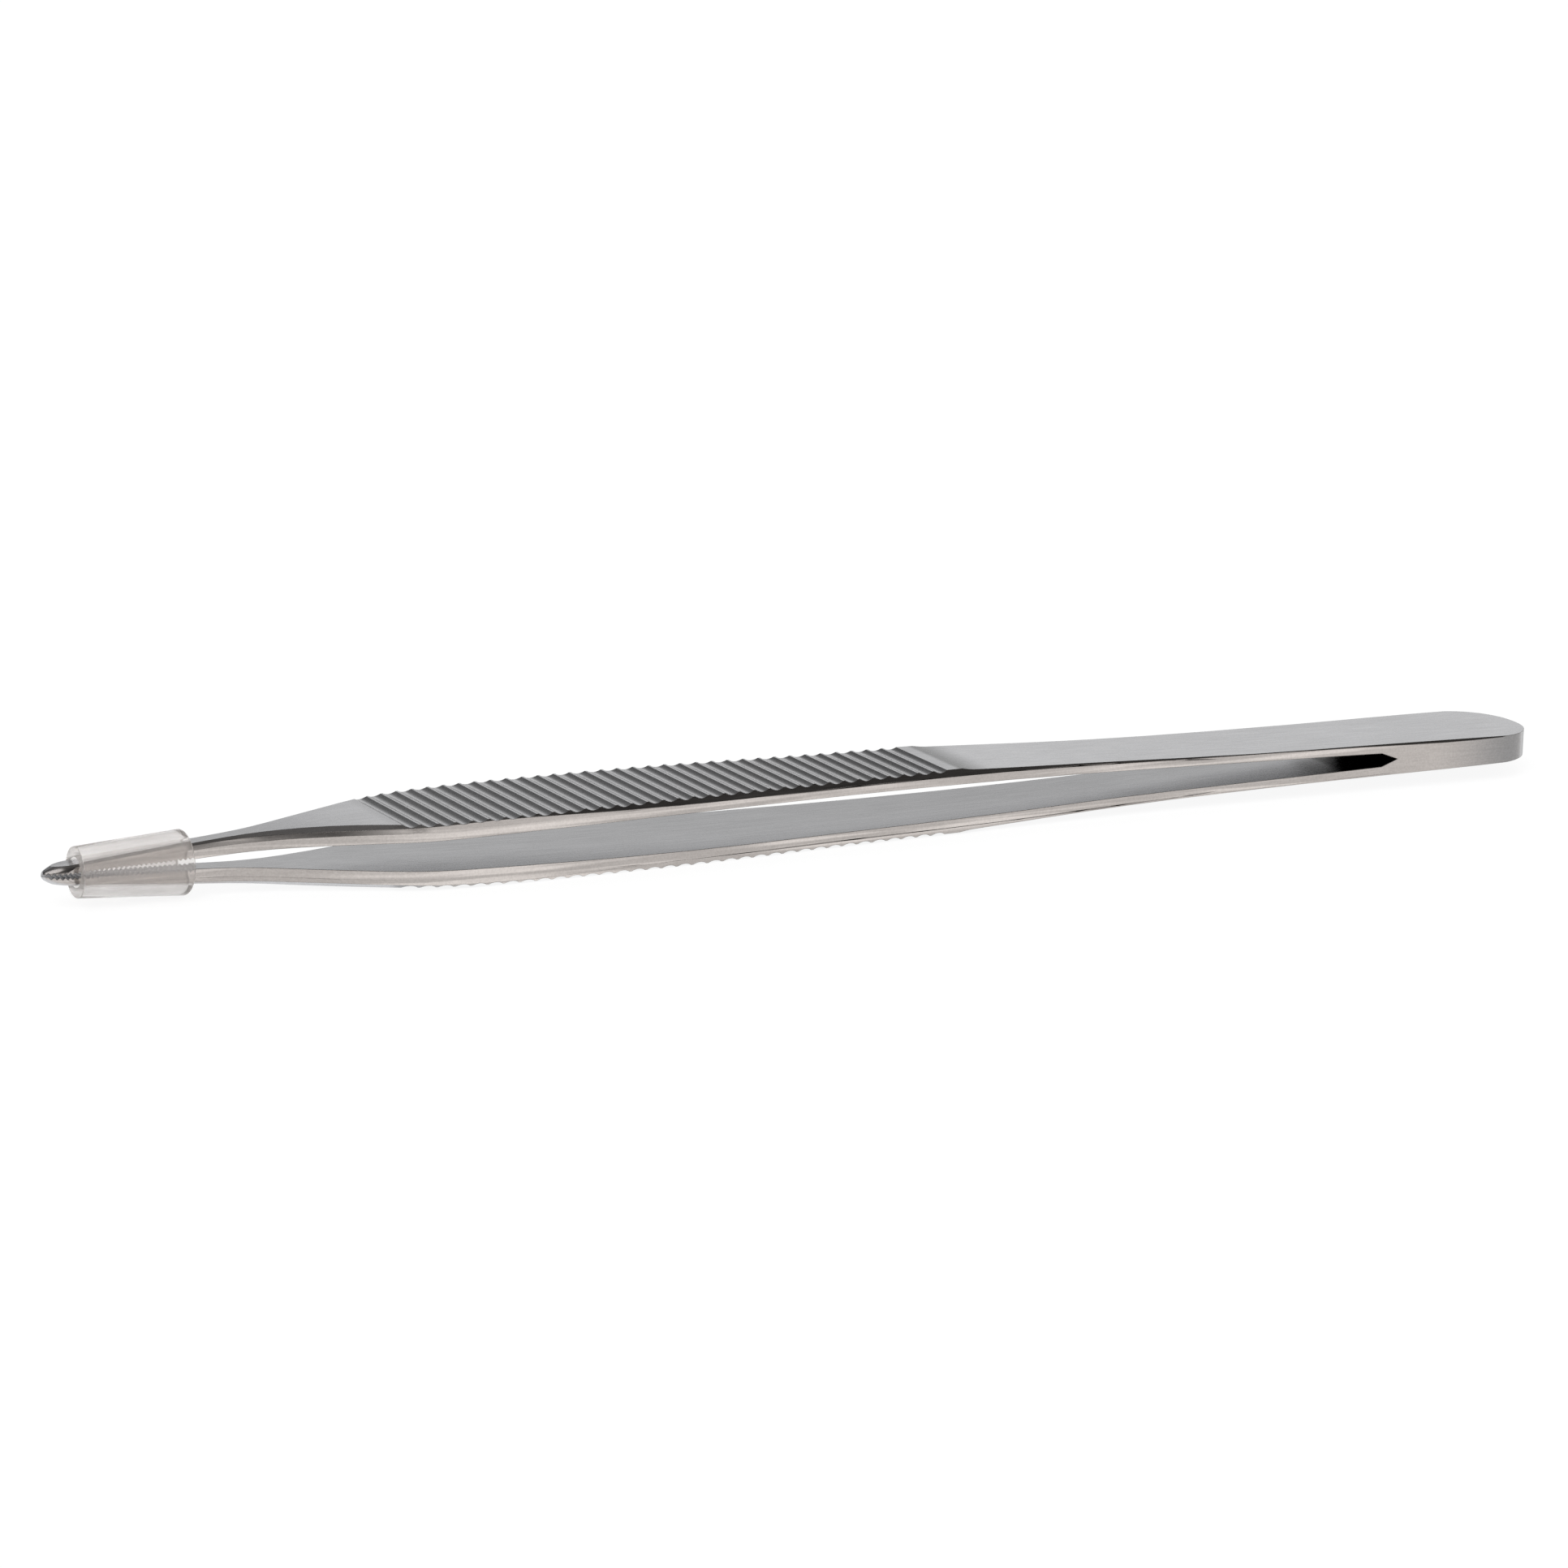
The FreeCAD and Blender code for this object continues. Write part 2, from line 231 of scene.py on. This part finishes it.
@dataclass(frozen=True)
class SteelFinish:
    """Stainless steel: satin faces with a fine lengthwise grain, and polished sides.

    Places along the forceps are measured from the middle, towards the heel. A lean is a part of the
    normal, from 0 to 1.
    """

    face: Colour = (0.575, 0.575, 0.59)
    inner: Colour = (0.39, 0.39, 0.40)
    side: Colour = (0.53, 0.492, 0.468)
    # painted shade: near-black colour on the upward-leaning bevels, standing in for the dark they reflect
    bevel_painted_shade: Colour = (0.13, 0.12, 0.115)
    # painted shade for the groove walls and the hollow behind the grip
    groove_painted_shade: Colour = (0.12, 0.12, 0.122)
    # painted shade round the curved heel side
    heel_painted_shade: Colour = (0.27, 0.265, 0.265)
    # painted shade: near black inside the slot
    slot_painted_shade: Colour = (0.012, 0.011, 0.011)
    # painted shade: dark lines along the sharp edges
    edge_painted_shade: Colour = (0.10, 0.09, 0.085)
    face_roughness: float = 0.25
    side_roughness: float = 0.15
    grain_width: float = 0.10 * MM
    grain_length: float = 6.0 * MM
    grain_height: float = 0.0012 * MM
    streak_width: float = 0.45 * MM
    streak_length: float = 22.0 * MM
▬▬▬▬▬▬
→ **Aim**
Quote the material exactly, leaving nothing out.

→ **Written solution**
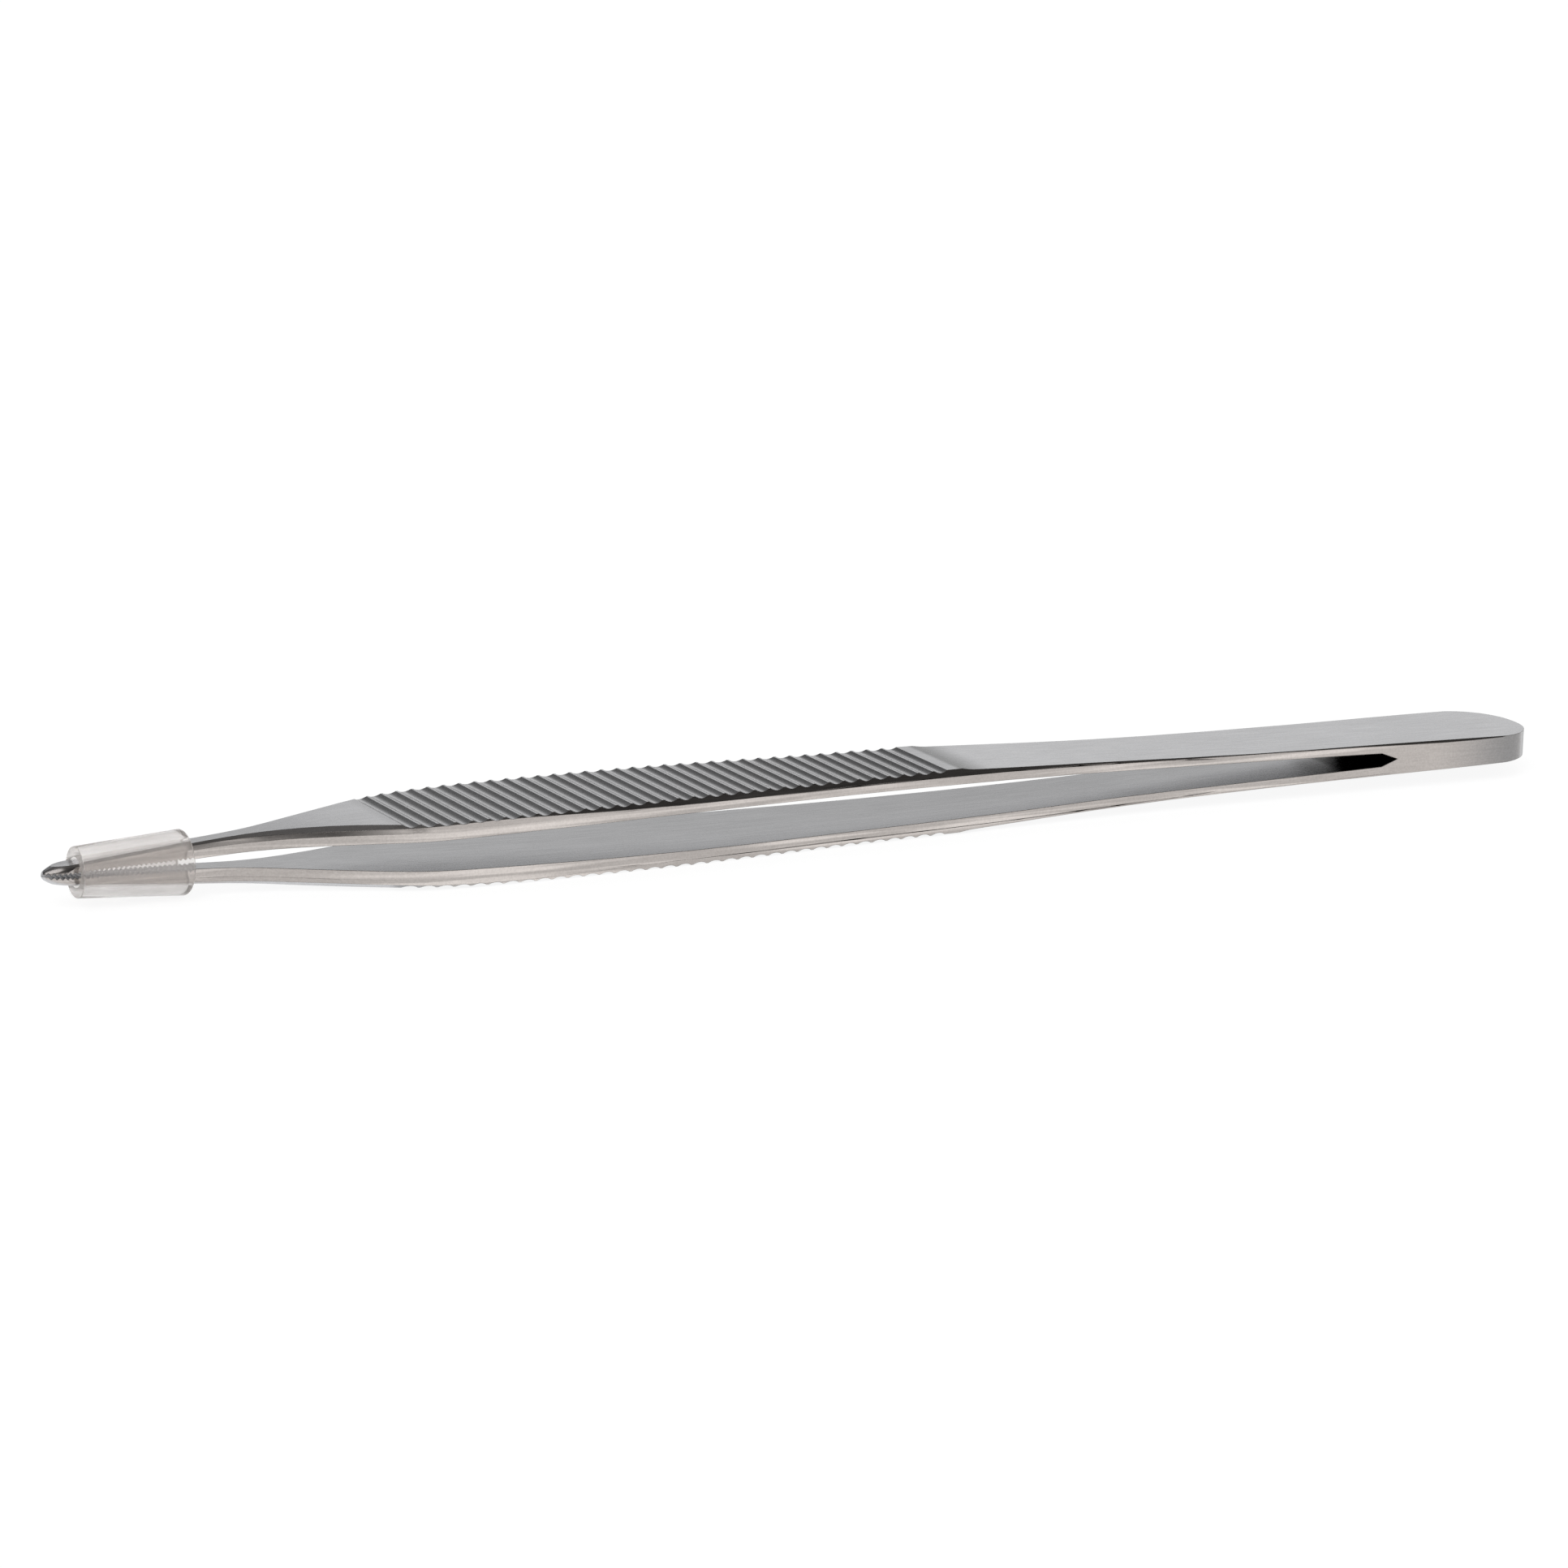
The FreeCAD and Blender code for this object continues. Write part 2, from line 231 of scene.py on. This part finishes it.
@dataclass(frozen=True)
class SteelFinish:
    """Stainless steel: satin faces with a fine lengthwise grain, and polished sides.

    Places along the forceps are measured from the middle, towards the heel. A lean is a part of the
    normal, from 0 to 1.
    """

    face: Colour = (0.575, 0.575, 0.59)
    inner: Colour = (0.39, 0.39, 0.40)
    side: Colour = (0.53, 0.492, 0.468)
    # painted shade: near-black colour on the upward-leaning bevels, standing in for the dark they reflect
    bevel_painted_shade: Colour = (0.13, 0.12, 0.115)
    # painted shade for the groove walls and the hollow behind the grip
    groove_painted_shade: Colour = (0.12, 0.12, 0.122)
    # painted shade round the curved heel side
    heel_painted_shade: Colour = (0.27, 0.265, 0.265)
    # painted shade: near black inside the slot
    slot_painted_shade: Colour = (0.012, 0.011, 0.011)
    # painted shade: dark lines along the sharp edges
    edge_painted_shade: Colour = (0.10, 0.09, 0.085)
    face_roughness: float = 0.25
    side_roughness: float = 0.15
    grain_width: float = 0.10 * MM
    grain_length: float = 6.0 * MM
    grain_height: float = 0.0012 * MM
    streak_width: float = 0.45 * MM
    streak_length: float = 22.0 * MM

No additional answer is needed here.